- **SOURCE DATA**
+++
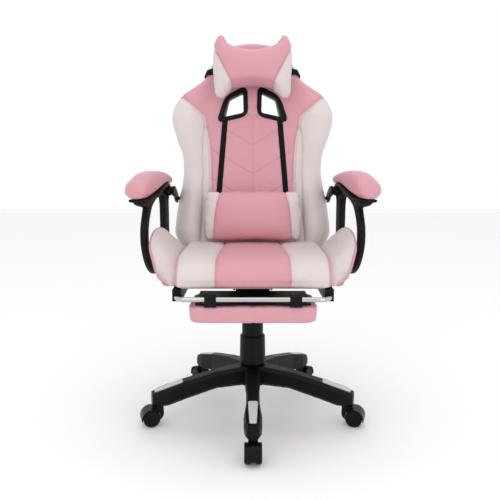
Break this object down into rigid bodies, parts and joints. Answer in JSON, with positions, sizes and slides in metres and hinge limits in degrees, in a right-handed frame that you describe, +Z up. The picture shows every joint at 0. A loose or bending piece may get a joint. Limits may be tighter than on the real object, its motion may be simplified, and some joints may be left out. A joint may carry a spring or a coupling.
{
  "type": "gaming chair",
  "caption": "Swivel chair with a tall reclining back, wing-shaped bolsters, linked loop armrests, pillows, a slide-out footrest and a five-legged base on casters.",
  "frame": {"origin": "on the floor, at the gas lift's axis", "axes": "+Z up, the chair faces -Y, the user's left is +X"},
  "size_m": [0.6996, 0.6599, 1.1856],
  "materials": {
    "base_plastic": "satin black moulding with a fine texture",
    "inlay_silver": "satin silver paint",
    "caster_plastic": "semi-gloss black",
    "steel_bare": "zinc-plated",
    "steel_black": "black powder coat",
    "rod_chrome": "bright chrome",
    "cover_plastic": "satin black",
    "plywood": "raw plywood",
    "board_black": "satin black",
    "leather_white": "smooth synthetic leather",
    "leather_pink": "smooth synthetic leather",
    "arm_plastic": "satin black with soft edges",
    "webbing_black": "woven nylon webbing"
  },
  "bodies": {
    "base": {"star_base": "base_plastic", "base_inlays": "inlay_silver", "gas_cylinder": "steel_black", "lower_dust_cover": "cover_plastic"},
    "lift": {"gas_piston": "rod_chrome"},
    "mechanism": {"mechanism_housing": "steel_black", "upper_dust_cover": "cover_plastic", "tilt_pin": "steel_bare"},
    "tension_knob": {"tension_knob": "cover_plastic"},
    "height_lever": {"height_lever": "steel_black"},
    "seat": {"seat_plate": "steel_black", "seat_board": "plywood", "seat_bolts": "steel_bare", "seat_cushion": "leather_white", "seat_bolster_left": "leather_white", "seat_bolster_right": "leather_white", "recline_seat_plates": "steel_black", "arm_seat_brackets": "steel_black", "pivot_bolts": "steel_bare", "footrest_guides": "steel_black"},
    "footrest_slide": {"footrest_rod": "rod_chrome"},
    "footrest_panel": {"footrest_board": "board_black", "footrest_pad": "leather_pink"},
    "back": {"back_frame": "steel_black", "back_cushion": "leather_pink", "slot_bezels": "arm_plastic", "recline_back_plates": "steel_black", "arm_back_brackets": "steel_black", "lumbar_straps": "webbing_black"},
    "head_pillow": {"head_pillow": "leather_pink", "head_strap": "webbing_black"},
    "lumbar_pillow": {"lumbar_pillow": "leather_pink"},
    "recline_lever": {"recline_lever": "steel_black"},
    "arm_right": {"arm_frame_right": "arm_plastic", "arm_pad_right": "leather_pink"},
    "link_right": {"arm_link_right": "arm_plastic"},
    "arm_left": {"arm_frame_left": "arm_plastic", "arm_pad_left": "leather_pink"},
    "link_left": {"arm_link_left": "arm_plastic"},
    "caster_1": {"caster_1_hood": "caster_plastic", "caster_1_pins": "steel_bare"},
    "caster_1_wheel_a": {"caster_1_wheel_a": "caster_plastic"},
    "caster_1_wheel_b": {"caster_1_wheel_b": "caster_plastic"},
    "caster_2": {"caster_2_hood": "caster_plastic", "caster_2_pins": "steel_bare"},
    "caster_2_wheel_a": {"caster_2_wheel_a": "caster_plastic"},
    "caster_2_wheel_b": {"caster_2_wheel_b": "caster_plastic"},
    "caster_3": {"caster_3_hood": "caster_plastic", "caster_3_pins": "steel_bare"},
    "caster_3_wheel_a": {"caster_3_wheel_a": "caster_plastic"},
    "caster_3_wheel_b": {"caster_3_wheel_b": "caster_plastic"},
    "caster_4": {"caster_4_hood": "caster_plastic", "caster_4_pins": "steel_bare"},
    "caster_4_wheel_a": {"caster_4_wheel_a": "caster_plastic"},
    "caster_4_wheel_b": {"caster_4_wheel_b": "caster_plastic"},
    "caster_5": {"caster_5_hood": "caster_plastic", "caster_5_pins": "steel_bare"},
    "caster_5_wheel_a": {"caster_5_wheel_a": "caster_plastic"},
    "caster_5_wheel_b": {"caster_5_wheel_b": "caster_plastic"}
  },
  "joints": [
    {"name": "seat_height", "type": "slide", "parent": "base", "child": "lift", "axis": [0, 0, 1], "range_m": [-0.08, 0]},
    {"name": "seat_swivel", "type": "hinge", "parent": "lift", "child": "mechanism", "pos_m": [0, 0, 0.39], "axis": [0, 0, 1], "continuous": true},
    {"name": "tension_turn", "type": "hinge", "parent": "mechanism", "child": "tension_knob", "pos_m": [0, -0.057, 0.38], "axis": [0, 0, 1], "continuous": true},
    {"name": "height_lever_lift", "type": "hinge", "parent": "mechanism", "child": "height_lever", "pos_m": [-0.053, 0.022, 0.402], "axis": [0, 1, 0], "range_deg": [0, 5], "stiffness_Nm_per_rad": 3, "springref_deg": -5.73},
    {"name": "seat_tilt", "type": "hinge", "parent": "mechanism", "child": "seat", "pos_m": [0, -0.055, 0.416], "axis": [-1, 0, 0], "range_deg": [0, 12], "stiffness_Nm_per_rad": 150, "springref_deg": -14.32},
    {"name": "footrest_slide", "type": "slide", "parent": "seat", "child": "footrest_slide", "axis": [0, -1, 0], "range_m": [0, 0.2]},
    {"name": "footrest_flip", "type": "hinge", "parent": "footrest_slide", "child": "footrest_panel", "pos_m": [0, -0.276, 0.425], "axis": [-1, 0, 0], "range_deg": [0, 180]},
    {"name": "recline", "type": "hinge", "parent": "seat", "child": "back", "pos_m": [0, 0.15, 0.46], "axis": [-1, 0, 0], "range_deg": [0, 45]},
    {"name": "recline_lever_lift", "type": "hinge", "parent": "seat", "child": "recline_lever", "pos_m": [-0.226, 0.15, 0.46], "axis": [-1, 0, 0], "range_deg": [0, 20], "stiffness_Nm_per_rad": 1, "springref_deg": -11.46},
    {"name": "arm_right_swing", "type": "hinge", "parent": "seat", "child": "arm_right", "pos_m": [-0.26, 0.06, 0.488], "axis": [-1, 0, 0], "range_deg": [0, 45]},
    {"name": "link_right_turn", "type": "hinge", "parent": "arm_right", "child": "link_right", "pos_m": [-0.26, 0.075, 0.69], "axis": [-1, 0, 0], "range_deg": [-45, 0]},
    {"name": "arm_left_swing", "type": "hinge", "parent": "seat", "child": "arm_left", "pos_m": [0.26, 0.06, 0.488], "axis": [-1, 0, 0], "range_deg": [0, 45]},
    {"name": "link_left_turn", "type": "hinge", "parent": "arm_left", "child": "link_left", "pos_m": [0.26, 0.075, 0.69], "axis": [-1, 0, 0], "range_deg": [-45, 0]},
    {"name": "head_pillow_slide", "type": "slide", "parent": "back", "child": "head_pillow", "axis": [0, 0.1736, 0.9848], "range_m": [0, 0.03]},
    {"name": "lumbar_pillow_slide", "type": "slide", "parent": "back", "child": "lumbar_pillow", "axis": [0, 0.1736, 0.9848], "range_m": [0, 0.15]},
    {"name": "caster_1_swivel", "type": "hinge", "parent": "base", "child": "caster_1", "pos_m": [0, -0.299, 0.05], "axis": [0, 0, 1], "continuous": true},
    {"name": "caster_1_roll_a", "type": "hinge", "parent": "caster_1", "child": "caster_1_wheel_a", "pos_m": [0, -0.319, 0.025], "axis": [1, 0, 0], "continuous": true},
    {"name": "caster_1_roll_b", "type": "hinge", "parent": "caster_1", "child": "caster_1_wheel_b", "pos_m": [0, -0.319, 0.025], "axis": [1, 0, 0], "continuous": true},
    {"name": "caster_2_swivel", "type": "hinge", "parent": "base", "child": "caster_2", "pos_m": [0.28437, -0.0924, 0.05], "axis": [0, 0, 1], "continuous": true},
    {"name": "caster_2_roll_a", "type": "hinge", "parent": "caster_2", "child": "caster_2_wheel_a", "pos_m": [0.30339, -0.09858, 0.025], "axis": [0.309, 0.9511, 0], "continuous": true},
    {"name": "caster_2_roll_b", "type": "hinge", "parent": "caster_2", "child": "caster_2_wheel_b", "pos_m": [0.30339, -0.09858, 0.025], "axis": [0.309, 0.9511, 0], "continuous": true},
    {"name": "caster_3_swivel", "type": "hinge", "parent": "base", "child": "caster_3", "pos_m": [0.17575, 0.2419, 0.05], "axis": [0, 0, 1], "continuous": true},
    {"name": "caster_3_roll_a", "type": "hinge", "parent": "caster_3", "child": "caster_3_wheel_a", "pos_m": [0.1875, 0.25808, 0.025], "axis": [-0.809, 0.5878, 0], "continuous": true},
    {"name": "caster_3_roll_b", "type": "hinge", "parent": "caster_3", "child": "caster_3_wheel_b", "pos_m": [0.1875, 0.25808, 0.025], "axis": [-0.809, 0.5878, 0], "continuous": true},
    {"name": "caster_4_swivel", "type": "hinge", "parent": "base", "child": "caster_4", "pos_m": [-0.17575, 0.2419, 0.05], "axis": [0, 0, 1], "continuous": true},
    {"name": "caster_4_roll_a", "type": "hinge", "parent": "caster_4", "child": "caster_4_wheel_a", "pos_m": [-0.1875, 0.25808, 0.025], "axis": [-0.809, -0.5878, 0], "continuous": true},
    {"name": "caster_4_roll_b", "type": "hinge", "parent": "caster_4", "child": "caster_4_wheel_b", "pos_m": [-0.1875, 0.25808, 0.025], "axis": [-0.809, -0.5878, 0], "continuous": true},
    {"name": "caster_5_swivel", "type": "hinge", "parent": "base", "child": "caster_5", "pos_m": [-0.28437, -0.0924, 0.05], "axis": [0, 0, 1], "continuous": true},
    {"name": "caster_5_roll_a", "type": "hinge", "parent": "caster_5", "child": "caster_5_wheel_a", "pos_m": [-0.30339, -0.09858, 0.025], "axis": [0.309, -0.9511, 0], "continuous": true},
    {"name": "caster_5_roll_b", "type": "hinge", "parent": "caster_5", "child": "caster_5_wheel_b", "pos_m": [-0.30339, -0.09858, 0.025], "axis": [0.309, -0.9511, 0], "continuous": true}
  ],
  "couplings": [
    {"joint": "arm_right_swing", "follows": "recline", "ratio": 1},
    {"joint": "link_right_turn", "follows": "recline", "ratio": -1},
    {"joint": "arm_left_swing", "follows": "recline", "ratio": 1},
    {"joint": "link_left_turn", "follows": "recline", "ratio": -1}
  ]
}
+++
- **TASK GOAL**
Copy all lines from the material that contain "with".

- **RESULT FOR THIS TASK**
Break this object down into rigid bodies, parts and joints. Answer in JSON, with positions, sizes and slides in metres and hinge limits in degrees, in a right-handed frame that you describe, +Z up. The picture shows every joint at 0. A loose or bending piece may get a joint. Limits may be tighter than on the real object, its motion may be simplified, and some joints may be left out. A joint may carry a spring or a coupling.
  "caption": "Swivel chair with a tall reclining back, wing-shaped bolsters, linked loop armrests, pillows, a slide-out footrest and a five-legged base on casters.",
    "base_plastic": "satin black moulding with a fine texture",
    "arm_plastic": "satin black with soft edges",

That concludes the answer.